Frequently asked questions about potential real gross domestic product

What is potential real GDP in AP Macro?

Potential real GDP is the maximum sustainable output an economy can produce when all resources are fully employed, determined by factor supplies and productivity. It's the output level where the vertical LRAS curve sits, covered in Topic 3.4 of Unit 3.

Is potential GDP the same as actual GDP?

No. Actual real GDP is current output where AD meets SRAS, while potential GDP is the full-employment benchmark. When they're not equal, the economy has an output gap, and long-run wage and price adjustment closes it.

Does potential GDP mean zero unemployment?

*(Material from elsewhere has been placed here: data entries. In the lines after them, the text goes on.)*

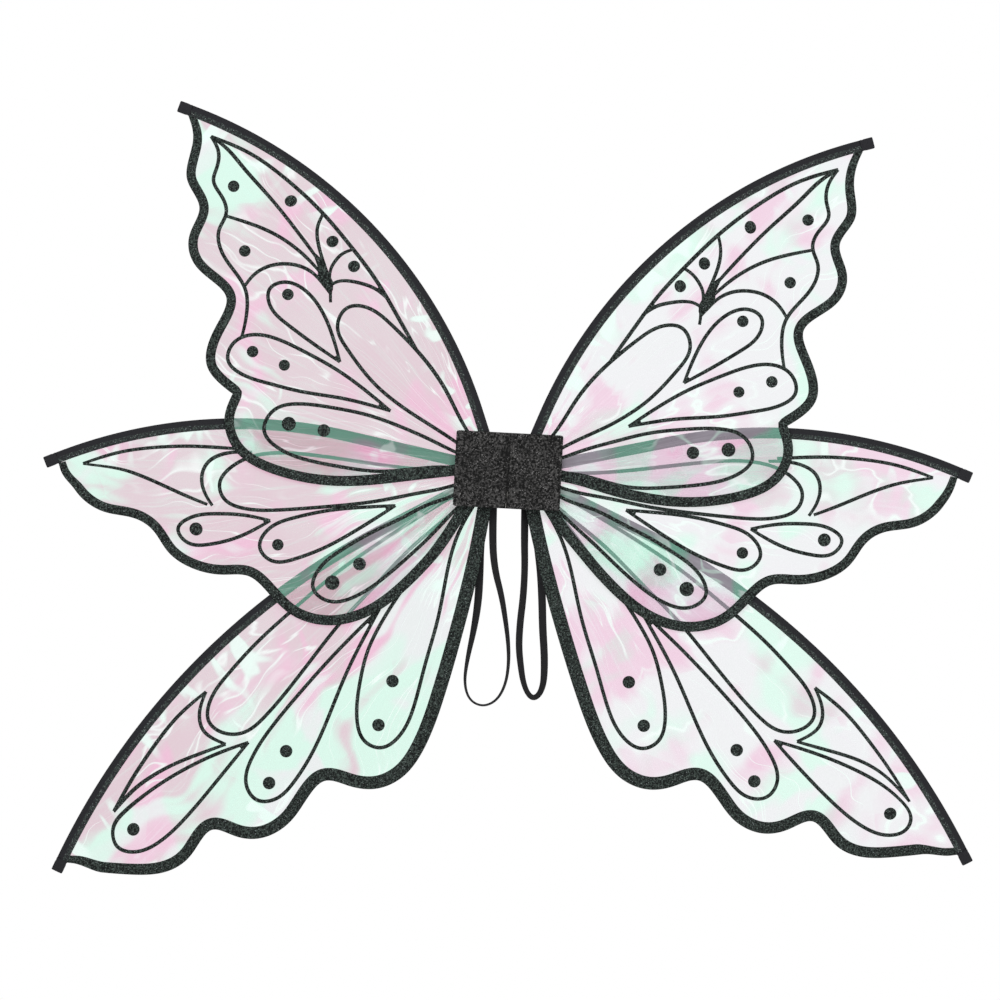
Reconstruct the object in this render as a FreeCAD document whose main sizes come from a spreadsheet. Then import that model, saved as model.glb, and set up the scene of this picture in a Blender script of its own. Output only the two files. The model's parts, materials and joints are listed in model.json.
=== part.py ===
import FreeCAD, Part
import math
import os
from FreeCAD import Placement, Rotation, Vector

# Costume fairy wings: three pairs of film wings on bent wire ribs, fanned from a folding hub.
#
# Frame: X across the shoulders, Z up, Y from the outer, visible side (-Y) to the wearer (+Y).
# The origin is the middle of the hub on the plane of the wearer's back, y = 0.
# Each wing is drawn in a frame of its own: its pivot is the origin, u runs from the pivot to the
# rib's tip and v from the rib towards the scalloped edge.

doc = FreeCAD.newDocument("fairy_wings")

# ---------------------------------------------------------------- driving dimensions (mm, degrees)

DIMENSIONS = [
    ("hub_width", 105, "both halves of the hub, laid open"),
    ("hub_height", 74, "hub, top to bottom"),
    ("hub_corner", 3, "corner radius of the hub plates"),
    ("fold_gap", 0.6, "gap between the two halves at the fold"),
    ("lining_thick", 1.2, "felt lining on the wearer's side"),
    ("board_thick", 1.4, "stiff card board"),
    ("cover_thick", 1.2, "glitter cloth cover on its foam backing"),
    ("layer_gap", 0.6, "free space between two layers of ribs"),
    ("core_width", 4, "core strip beside the fold"),
    ("core_inset", 1, "core strip to fold line"),
    ("core_height", 68, "core strip, top to bottom"),
    ("pivot_offset", 12, "pivot to fold line"),
    ("eye_radius", 3.5, "rib eye, to the middle of the wire"),
    ("wire_dia", 1.8, "spring steel wire"),
    ("wire_play", 0.1, "radial play of the wire in its sleeve"),
    ("sleeve_width", 11, "rib sleeve, seen from the front"),
    ("sleeve_thick", 3, "rib sleeve, front to back"),
    ("sleeve_root", 26, "pivot to the start of the sleeve"),
    ("film_thick", 0.4, "wing film with its print"),
    ("film_root", 24, "pivot to the inner end of the film"),
    ("cap_length", 13, "tip cap, along the rib"),
    ("cap_width", 12.5, "tip cap, across the rib"),
    ("cap_thick", 3.4, "tip cap, front to back"),
    ("wire_end_cover", 3, "cap material beyond the end of the wire"),
    ("rivet_radius", 2.25, "shank of the pivot rivet"),
    ("head_radius", 4.5, "heads of the pivot rivet"),
    ("head_thick", 0.8, "heads of the pivot rivet"),
    ("head_play", 0.2, "radial play round a rivet head"),
    ("washer_radius", 5.2, "nylon washers on the rivet"),
    ("eye_play", 0.2, "play between an eye and the washer beside it"),
    ("anchor_width", 24, "strap anchor tab, across"),
    ("anchor_height", 6, "strap anchor tab, below the hub"),
    ("anchor_depth", 6.4, "strap anchor tab, front to back"),
    ("anchor_offset", 20.5, "middle of a strap anchor to the fold line"),
    ("strap_dia", 8, "elastic strap, taken as a round cord of its width"),
    ("strap_depth", 1.8, "middle of the strap behind the wearer's plane"),
    # each rib: angle of its wing, tilt of its pair, straight root, lean, bend radius, total bend
    ("upper_angle", 46, "upper wings above the horizontal"),
    ("upper_tilt", 0, "upper pair, turned about the hub"),
    ("upper_straight", 60, "upper rib, straight run from the pivot"),
    ("upper_lean", 23.5, "upper rib, lean of the straight run"),
    ("upper_bend", 474, "upper rib, bend radius"),
    ("upper_sweep", 53.6, "upper rib, bend angle"),
    ("middle_angle", 0, "middle wings above the horizontal"),
    ("middle_tilt", 2.1, "middle pair, turned about the hub"),
    ("middle_straight", 152, "middle rib, straight run from the pivot"),
    ("middle_lean", 12, "middle rib, lean of the straight run"),
    ("middle_bend", 494, "middle rib, bend radius"),
    ("middle_sweep", 35.8, "middle rib, bend angle"),
    ("lower_angle", -41.8, "lower wings above the horizontal"),
    ("lower_tilt", 3.6, "lower pair, turned about the hub"),
    ("lower_straight", 133, "lower rib, straight run from the pivot"),
    ("lower_lean", 14.8, "lower rib, lean of the straight run"),
    ("lower_bend", 721, "lower rib, bend radius"),
    ("lower_sweep", 37.9, "lower rib, bend angle"),
]

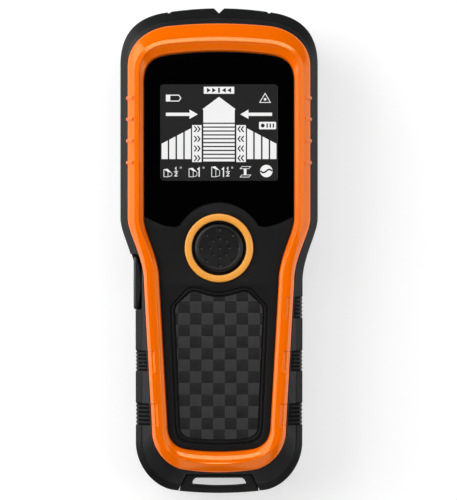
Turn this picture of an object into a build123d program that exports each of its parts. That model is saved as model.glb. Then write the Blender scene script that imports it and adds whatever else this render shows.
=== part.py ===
"""A hand-held stud finder, lying on its back: head at +Y, front face towards +Z.

The origin is the centre of the box's base, under the middle of the glide pads. All sizes are in
millimetres. Two shells and a rubber bumper hold the boards, the display and a 9 volt battery.
"""
from build123d import *
from dataclasses import dataclass
from math import atan2, degrees, pi, radians, tan
import os

# ---------------------------------------------------------------- driving dimensions
LENGTH = 157.0
HEAD_WIDTH = 64.0
GRIP_WIDTH = 54.2
THICKNESS = 31.0
HALF_LENGTH = LENGTH / 2
WAIST_TOP_Y = 10.5
WAIST_FOOT_Y = -10.0
WAIST_TOP_PULL = 5.0
WAIST_FOOT_PULL = 8.0

# Heights, from the surface that the object lies on up to the ridge of the bezel
BACK_Z = 0.6
FLOOR_Z = 3.4
SPLIT_Z = 13.0
SHOULDER_Z = 24.0
PLATE_Z = 25.2
FACE_Z = 27.2
BEZEL_FOOT_Z = 28.2
RIDGE_Z = THICKNESS

# Walls and fits
BUMPER_WALL = 2.2
BUMPER_TOP_WALL = 3.1
SHELL_WALL = 1.8
REAR_WALL = 2.4
GAP = 0.1
SEE_THROUGH = 1.0  # how far a cutting shape runs past the face it opens

# The mode button, on the centre line just above the waist's middle
BUTTON_Y = 0.8
BUTTON_RADIUS = 7.85
BUTTON_TOP_Z = 29.6
RING_OUTER = 11.05
RING_INNER = 8.8

# The display
LCD_Y = 38.05
LCD_VIEW_X = 37.6
LCD_VIEW_Y = 30.9
LCD_GLASS_X = 44.0
LCD_GLASS_Y = 37.4

# The side key, in the left wall
KEY_TOP_Y = -1.8
KEY_FOOT_Y = -19.1
KEY_Y = (KEY_TOP_Y + KEY_FOOT_Y) / 2
KEY_LENGTH = KEY_TOP_Y - KEY_FOOT_Y
KEY_OUTER_X = -27.7
KEY_WALL_X = -24.9
KEY_FOOT_Z = 15.5
KEY_TOP_Z = 24.3
KEY_LEDGE_Z = 20.0  # inside its front edge the key steps down to here
KEY_SPARE = 0.3  # clearance round the key in its opening

# Grip ribs in the side walls, each group with its side and its two ends
RIB_TEETH = 4
RIB_DEPTH = 0.7
RIB_GROUPS = [
    (1, -14.8, -22.0), (1, -32.2, -39.1), (1, -49.2, -56.6), (-1, -32.2, -39.1), (-1, -49.2, -56.6),
]

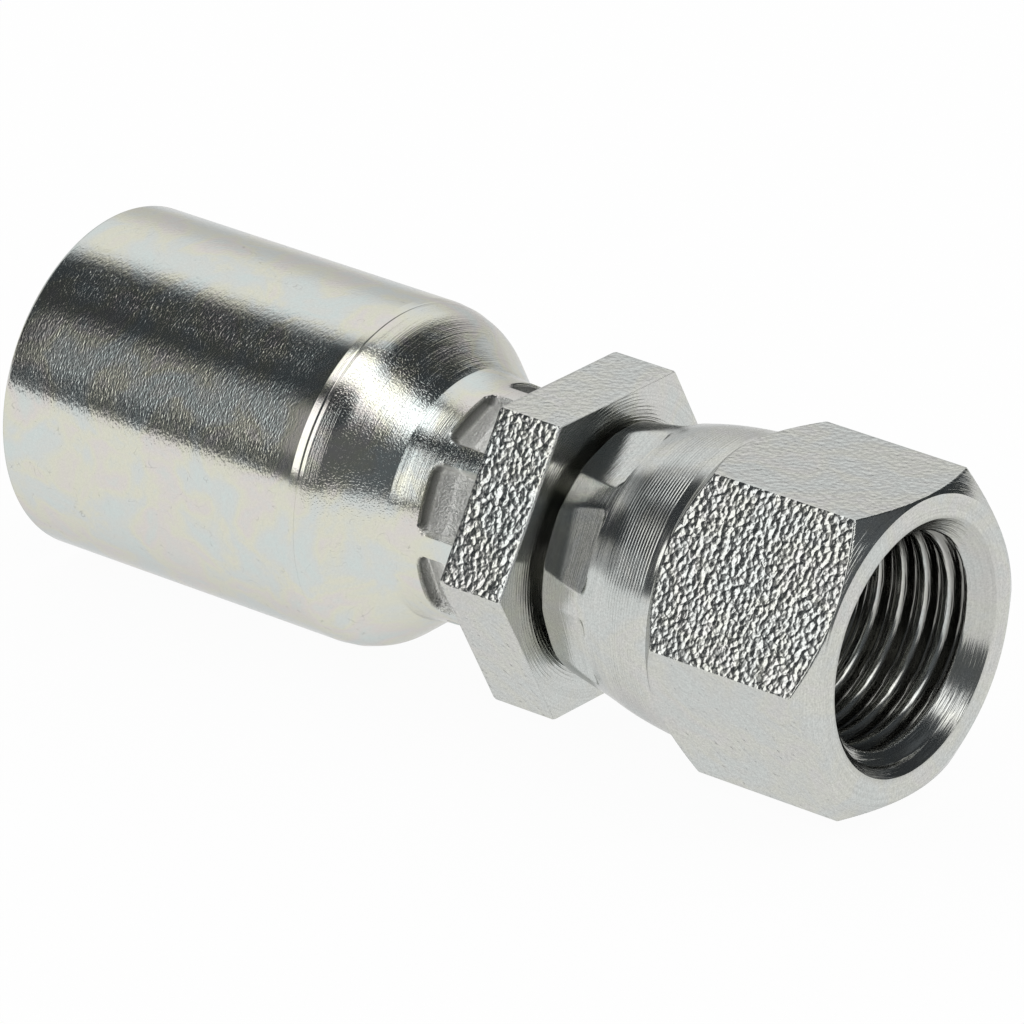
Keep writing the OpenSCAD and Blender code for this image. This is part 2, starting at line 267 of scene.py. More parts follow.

No. At potential GDP the economy is at full employment, which means zero cyclical unemployment but still some frictional and structural unemployment. That remaining amount is the natural rate of unemployment.

What shifts potential real GDP?

Changes in the quantity or quality of resources, like growth in the labor force, more capital, or higher productivity. These shift LRAS right (or left if resources shrink). Changes in the price level or aggregate demand do not move potential GDP.

How does potential GDP relate to the PPC?

The CED says LRAS corresponds to the production possibilities curve because both represent maximum sustainable capacity. Producing at potential GDP is like producing on the PPC, and a recessionary gap is like producing inside it.